Autor: Davi Augusto Batista de Sá Araújo.

O medo é um componente de grande relevância para a compreensão da dinâmica social na contemporaneidade. Fato que se justifica pela presença constante desse sentimento nos diversos âmbitos da sociedade, caracterizando-o como “combustível” dos seres humanos, isto é, afirmo que somos movidos pelo medo, pois é a partir dele que temos coragem para superá-lo e com isso superar nossos limites. Assim, entendendo o medo como um mal necessário, se faz relevante pensar que ele não é um “bicho-de-sete-cabeças” como muitos o chamam, mas sim um sentir que transcende os sentidos, e que vai além das definições terrenas.
A sociedade atual apresenta-se como visivelmente influenciada pelo medo. Fatores como a maior incidência de doenças como a síndrome do pânico ou a depressão, e ainda a disseminação das práticas de retraimento por parte dos indivíduos, são frequentes no contexto social do mundo inteiro, tornando o medo um ponto de partida importante para a análise social na atualidade. Diante disso, faço pensar que o medo é maligno, mas também pode ser benigno, à medida que é apenas através dele que adquirimos coragem para enfrentar cotidianamente todas as atrocidades as quais estamos sujeitos em nossa caminhada.
A ausência de coragem está conosco em quase tudo que fazemos. Seja das contas do mês não fecharem por falta de capital, seja pela apreensão ao realizar um grande depósito ou retirada num banco local, bem como a perda de um ente querido e o posterior trauma consequente: temos o medo como principal motivador de nossas ações, uma vez que ele se comporta como a espinafre do herói Popeye, e nós, seres sociais, nos comportamos como Popeye, ou seja, quanto mais medo, mais Popeye nós somos, nos tornando “fortes” e mais inteligentes graças ao medo.

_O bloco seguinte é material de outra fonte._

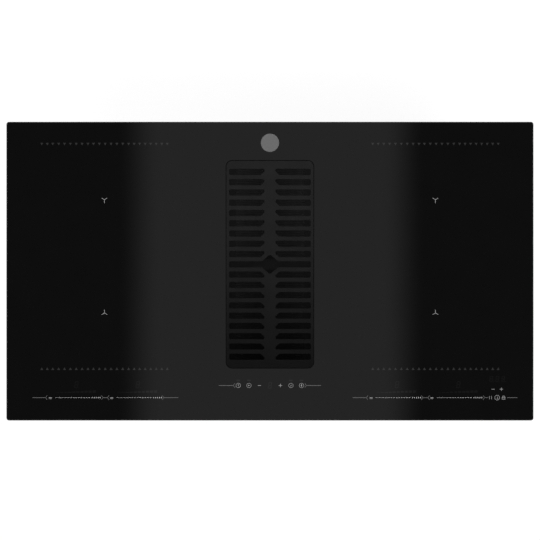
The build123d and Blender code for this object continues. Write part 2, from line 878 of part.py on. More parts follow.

Compreendendo a situação do medo na atualidade como caótica, faz-se possível atestar que o mesmo não se importa com os seres humanos e os torna reféns de si mesmo, já que monopoliza as
relações, provoca términos e contribui de forma ativa para a não efetivação dos princípios éticos e morais na sociedade, pois faz com que os indivíduos ajam por sua razão e não pela razão própria deles, tornando-os alienados para consigo mesmos e com o mundo.
Sabendo disso, tomo como exemplo o personagem Raskolnikóv do romance russo Crime e Castigo do russo Dostoiévski. Ele é um cidadão de meia idade que largou os estudos na esperança de mudar de vida, mas falhou. Tendo falhado, Ródia (como o personagem é chamado) decide praticar um assassinato contra sua senhoria, no intuito de conseguir dinheiro para custear o que pudesse, acreditando numa teoria que ele mesmo criou de que “na história, aqueles que mataram por motivos nobres foram absolvidos ao longo do tempo e se tornaram feitos históricos e brilhantes motivados por fundamentos bons”. Entendendo isso, Ródia passa a história tentando fugir do movimento que ele mesmo criou, e se safar do assassinato que ele mesmo fez, nada muito diferentes de nós.
Por fim, saliento que o medo é uma relevante engrenagem para a análise da dinâmica social contemporânea, no sentido de que é ele quem norteia o agir dos indivíduos, pois a maioria dos indivíduos pensa quais as consequências de seus atos, calculando e “tendo medo” do que de ruim possa acontecer se o que ele planeja não for feito, tornando se assim um refém do medo. Adiante, o medo sempre esteve conosco e creio que nunca nos deixará, portanto questiono aqueles que se portam como reféns do medo: mesmo sabendo de tudo o que houve, há e pode haver, você deixará o medo tomar conta de você? Quando respondemos à essa pergunta, nos vemos com o medo, e demoramos a perceber que ele somos nós, sendo ele um fruto de nosso subconsciente e que é “tido” por nós sem que percebamos que tanto somos o medo quanto podemos deixar de sê-lo.